Do I need to declare social media on DS-160?

Yes. Recent versions of the DS-160 require you to declare social media platforms and usernames used in the last 5 years. This is used for identity and security screening. Omitting accounts you actively use is treated as misrepresentation.

How long does filling the DS-160 take?

45–90 minutes for most applicants. Longer if you have complex travel history, multiple employers, or prior US visits to document. Have your passport, employment letter, and education certificates ready before starting.

Do I need a new DS-160 for each US visa application?

Yes. Each application requires a fresh DS-160 — prior submissions cannot be reused. If reapplying after a refusal, complete a new DS-160 with updated and fully accurate information.

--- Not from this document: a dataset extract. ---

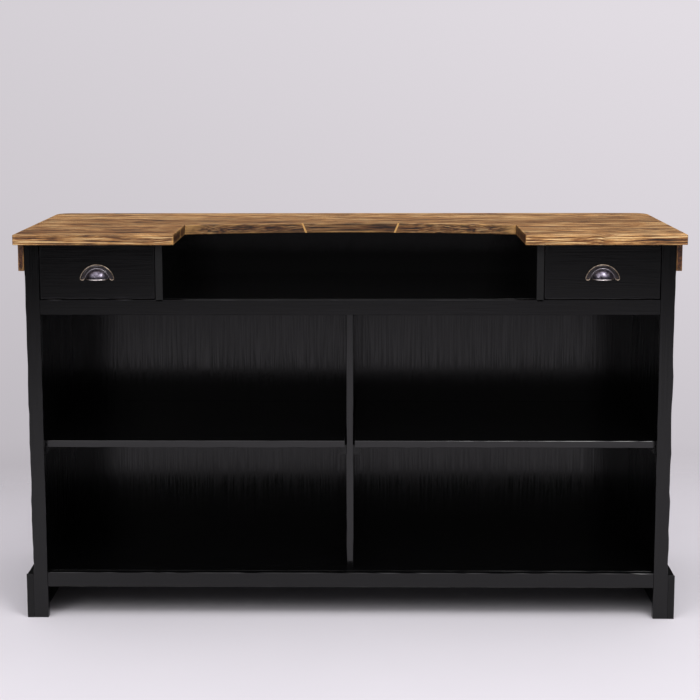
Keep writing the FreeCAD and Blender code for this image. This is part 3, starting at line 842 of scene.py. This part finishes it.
def place_on_pull(mesh, pull_middle):
    """Tells the finish where on the pull each point is."""
    places = mesh.attributes.new("on_pull", "FLOAT_VECTOR", "POINT")
    for vertex, cell in zip(mesh.vertices, places.data):
        cell.vector = vertex.co - pull_middle
    return mesh


# Pewter plating chemically darkened: dull violet-grey, with cast unevenness and fine radial tool
# marks on the flange.
pewter, tree = new_finish("antique_pewter_plating")
place = add(tree, "Attribute", {"attribute_name": "on_pull"})["Vector"]
mottle = add(tree, "TexNoise", wires={"Vector": place, "Scale": 1 / (9 * mm), "Detail": 4.0})
colour = add(tree, "ValToRGB", {"stops": [(0.35, "#3a363d"), (0.65, "#7a7480")]}, {"Fac": mottle["Fac"]})
parts = add(tree, "SeparateXYZ", wires={"Vector": place})
flat = add(tree, "MapRange", wires={"Value": parts["Y"], "From Min": -2.5 * mm, "From Max": -2.1 * mm})
lowered = add(tree, "Math", "ADD", {0: parts["Z"], 1: rim_centre_drop})
turn = add(tree, "Math", "ARCTAN2", {0: lowered["Value"], 1: parts["X"]})
tick_angle = 4 * mm / rim_radius  # the real marks are half as wide, too fine to show in a render
count = add(tree, "Math", "MULTIPLY", {0: turn["Value"], 1: tau / tick_angle})
ticks = add(tree, "Math", "SINE", {0: count["Value"]})
lined = add(tree, "ValToRGB", {"stops": [(0.0, "#1c1a1c"), (1.0, "#5a5557")]},
            {"Fac": add(tree, "MapRange", wires={"Value": ticks["Value"], "From Min": -1.0})["Result"]})
# Painted highlight: a pale ring where the dome meets the flange, standing for the light along the fillet.
fillet_highlight_band = add(tree, "MapRange", wires={"Value": parts["Y"], "From Min": -4.0 * mm, "From Max": -3.0 * mm})
with_fillet_highlight = add(tree, "Mix", blend, {"Factor": fillet_highlight_band["Result"], "A": colour["Color"], "B": "#a8a3aa"})
aside = add(tree, "Math", "ABSOLUTE", {0: parts["X"]})
foot = add(tree, "MapRange", wires={"Value": aside["Value"], "From Min": 36 * mm, "From Max": 36.5 * mm})
untouched = add(tree, "Math", "MAXIMUM", {0: flat["Result"], 1: foot["Result"]})
blackened = add(tree, "Mix", blend,
                {"Factor": untouched["Value"], "A": with_fillet_highlight["Result"], "B": lined["Color"]})
marks = add(tree, "Math", "MULTIPLY", {0: ticks["Value"], 1: flat["Result"]})
height = add(tree, "Math", "MULTIPLY_ADD", {0: marks["Value"], 1: 0.5, 2: mottle["Fac"]})
dull = add(tree, "MapRange", wires={"Value": mottle["Fac"], "To Min": 0.38, "To Max": 0.24})
complete(tree, blackened["Result"], dull["Result"], height["Value"], 0.5, 0.5 * mm, Metallic=1.0)

# The same plating where fingers and polishing have cut through to warm bright metal.
rubbed_pewter, tree = new_finish("pewter_rubbed_bright")
place = add(tree, "Attribute", {"attribute_name": "on_pull"})["Vector"]
scuffs = add(tree, "TexNoise", wires={"Vector": place, "Scale": 1 / (4 * mm), "Detail": 3.0})
colour = add(tree, "ValToRGB", {"stops": [(0.35, "#7a6856"), (0.62, "#c2b29f")]}, {"Fac": scuffs["Fac"]})
out = add(tree, "SeparateXYZ", wires={"Vector": place})
fingered = add(tree, "MapRange", wires={"Value": out["Y"], "From Min": -9 * mm, "From Max": -18 * mm})
cleaned = add(tree, "Mix", blend, {"Factor": fingered["Result"], "A": colour["Color"], "B": "#e6deda"})
scuffed = add(tree, "MapRange", wires={"Value": scuffs["Fac"], "To Min": 0.42, "To Max": 0.28})
complete(tree, cleaned["Result"], scuffed["Result"], scuffs["Fac"], 0.4, 0.3 * mm, Metallic=1.0)

for side in ("left", "right"):
    low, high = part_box("cup_pull_" + side)
    middle_x = (low.x + high.x) / 2
    face_y = high.y
    foot_z = low.z + foot_radius
    front_y = face_y - flange_thickness
    pull_middle = Vector((middle_x, face_y, foot_z))
    hollow = sqrt((dome_radius - dome_wall) ** 2 - dome_setback ** 2)
    spring = degrees(asin(dome_centre_drop / hollow))
    outline = rim_line(0) + turned(0, -dome_centre_drop, hollow, 180 - spring, spring, 40)
    rows = []
    for y, inset in ((face_y, 0), (front_y + flange_edge, 0), (front_y, flange_edge)):
        places = [place + inward_at(outline, i) * inset for i, place in enumerate(outline)]
        rows.append([(Vector((middle_x + p.x, y, foot_z + p.y)), 0) for p in places])
    flange = close_rows(rows)
    bead = [(middle_x + p.x, front_y, foot_z + p.y) for p in rim_line(bead_radius)]
    junction = sqrt(dome_radius ** 2 - (dome_setback + flange_thickness) ** 2) + 2 * fillet_radius
    fillet = [(middle_x + p.x, front_y, foot_z + p.y)
              for p in turned(0, -dome_centre_drop, junction, 12, 168, 40)]
    lip_z = foot_z - lip_drop
    lip_line = sqrt((dome_radius - dome_wall / 2) ** 2 - (dome_centre_drop - lip_drop) ** 2)
    lip = [(middle_x + p.x, face_y + dome_setback - p.y, lip_z)
           for p in turned(0, 0, lip_line, 27, 153, 40)]
    pull = gathered("cup_pull_cast_" + side, [
        (flange, pewter), (dome_shell(middle_x, face_y, foot_z), pewter),
        (swept_bead("pull_bead", bead, bead_radius, 0.0, rubbed_pewter), rubbed_pewter),
        (swept_bead("pull_fillet", fillet, fillet_radius, 0.5, pewter), pewter),
        (swept_bead("pull_lip", lip, lip_radius, 0.6, rubbed_pewter), rubbed_pewter),
    ])
    fit_board("cup_pull_" + side, place_on_pull(pull, pull_middle))
    crown = [(screw_head_radius * cos(radians(a)), screw_head_height * sin(radians(a)))
             for a in (0, 20, 40, 60, 80)]
    head_at = Vector((middle_x - foot_offset, front_y, foot_z))
    head = lathed([(screw_head_radius, -0.5 * mm)] + crown, head_at, Vector((0, -1, 0)), 24)
    heads = repeated("pull_screw", head, 2, (2 * foot_offset, 0, 0), pewter)
    heads = gathered("pull_screw_heads_" + side, [(heads, pewter)])
    fit_board("pull_screws_" + side, place_on_pull(heads, pull_middle))


# -------- studio
# A floor of pale painted screed, a soft box on each side of the bartender's place, and a pale room
# with a bright ceiling. The floor fades into the room behind the counter and far in front of it.
floor_half = 9.0
sheet = bmesh.new()
bmesh.ops.create_grid(sheet, x_segments=8, y_segments=8, size=floor_half)
floor_mesh = as_mesh(sheet, "floor")
floor = set_down("floor", floor_mesh)
screed, tree = new_finish("pale_painted_screed")
place = add(tree, "TexCoord")["Object"]
cloud = add(tree, "TexNoise", wires={"Vector": place, "Scale": 1.3, "Detail": 4.0})
colour = add(tree, "Mix", blend, {"Factor": cloud["Fac"], "A": "#d8d5da", "B": "#e0dde2"})
shader = add(tree, "BsdfPrincipled", wires={"Base Color": colour["Result"], "Roughness": 0.55, "IOR": 1.45})
parts = add(tree, "SeparateXYZ", wires={"Vector": place})
behind = add(tree, "MapRange", {"interpolation_type": "SMOOTHSTEP"},
             {"Value": parts["Y"], "From Min": 0.3, "From Max": 1.8})
# The fade in front is a painted pool of light: centred near the counter and off to the right, it stands in
# for the lamps' light falling off across the floor.
from_middle = add(tree, "VectorMath", "MULTIPLY_ADD", {0: place, 1: (1.6, 1, 0), 2: (-0.8, 1.5, 0)})
reach = add(tree, "VectorMath", "LENGTH", {0: from_middle["Vector"]})
outside_light_pool = add(tree, "MapRange", wires={"Value": reach["Value"], "From Min": 2.8, "From Max": 7.6})
gone = add(tree, "Math", {"operation": "ADD", "use_clamp": True},
           {0: behind["Result"], 1: outside_light_pool["Result"]})
clear = add(tree, "BsdfTransparent")
faded = add(tree, "MixShader", wires={0: gone["Value"], 1: shader["BSDF"], 2: clear["BSDF"]})
add(tree, "OutputMaterial", wires={"Surface": faded["Shader"]})
floor_mesh.materials.append(screed)


def soft_box(name, place, target, width, power):
    """A square studio light that points at a place."""
    lamp = bpy.data.lights.new(name, "AREA")
    lamp.shape = "SQUARE"
    lamp.size = width
    lamp.energy = power
    stand = set_down(name, lamp)
    stand.location = place
    stand.rotation_euler = (Vector(target) - Vector(place)).to_track_quat("-Z", "Y").to_euler()


soft_box("soft_box_left", (-3.0, -4.5, 3.6), (0, -1.0, 0.5), 2.0, 55)
soft_box("soft_box_right", (1.35, -2.3, 3.8), (0, -0.5, 0.5), 1.3, 60)

room = bpy.data.worlds.new("pale_room")
bpy.context.scene.world = room
room.use_nodes = True
tree = room.node_tree
tree.nodes.clear()
looking = add(tree, "TexCoord")["Generated"]
heading = add(tree, "SeparateXYZ", wires={"Vector": looking})
height = add(tree, "MapRange", wires={"Value": heading["Z"], "From Min": -1.0})
# As seen, the walls are pale, with painted light and shade: darker low down and lighter to the
# right, as the lamps light them. As a light, the room is dim below and bright only overhead, as under
# a lit ceiling, so that the black paint stays black.
wall = add(tree, "ValToRGB",
           {"stops": [(0.36, "#bab5bb"), (0.375, "#c4bfc5"), (0.42, "#cec9cf"),
                      (0.455, "#d5d0d6"), (0.52, "#dcd7dd")]},
           {"Fac": height["Result"]})
painted_light_to_right = add(tree, "Math", "MULTIPLY_ADD", {0: heading["X"], 1: 0.3, 2: 1.0})
seen = add(tree, "Background", wires={"Color": wall["Color"], "Strength": painted_light_to_right["Value"]})
ceiling = add(tree, "ValToRGB",
              {"stops": [(0.49, grey(0.02)), (0.53, grey(0.075)), (0.70, grey(0.075)), (0.78, grey(0.35)),
                         (0.86, grey(0.86)), (0.90, grey(1.0))]},
              {"Fac": height["Result"]})
facing = add(tree, "Math", "MULTIPLY_ADD", {0: heading["Y"], 1: -1.2, 2: 1.5})
lit = add(tree, "Math", "MULTIPLY", {0: ceiling["Color"], 1: facing["Value"]})
fill = add(tree, "Background", wires={"Color": "#fbf8fc", "Strength": lit["Value"]})
ray = add(tree, "LightPath")
mixed = add(tree, "MixShader", wires={0: ray["Is Camera Ray"], 1: fill["Background"], 2: seen["Background"]})
add(tree, "OutputWorld", wires={"Surface": mixed["Shader"]})

# The camera stands where the bartender's colleague would, at eye height.
camera_data = bpy.data.cameras.new("camera")
camera_data.lens = 73.0
camera_data.sensor_width = 36.0
camera_data.shift_y = -0.15
camera = set_down("camera", camera_data)
camera.location = (0.048, -4.1563, 1.5457)
yaw, pitch, roll = radians(-0.68), radians(7.0), radians(-0.1)
ahead = Vector((sin(yaw) * cos(pitch), cos(yaw) * cos(pitch), -sin(pitch)))
level = Vector((cos(yaw), -sin(yaw), 0))
upright = level.cross(ahead)
right = level * cos(roll) + upright * sin(roll)
up = upright * cos(roll) - level * sin(roll)
turn = camera.matrix_world.to_3x3()
turn.col[0], turn.col[1], turn.col[2] = right, up, -ahead
camera.rotation_euler = turn.to_euler()
bpy.context.scene.camera = camera
bpy.context.scene.view_settings.view_transform = "Standard"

What is the DS-160 Application ID?

The Application ID is a unique code shown at the top of the DS-160 form after you select your embassy location. It is used to retrieve your saved (draft) application if you exit before submitting. Save it immediately — without it, you cannot return to an incomplete form.

Does the DS-160 purpose of trip affect my visa interview?

Yes — significantly. The purpose you select determines which interview questions the consular officer will ask. Selecting the wrong category (e.g., B-1 Business when travelling for tourism) means your supporting documents and interview answers may not align with the visa type on the form, creating unnecessary doubt.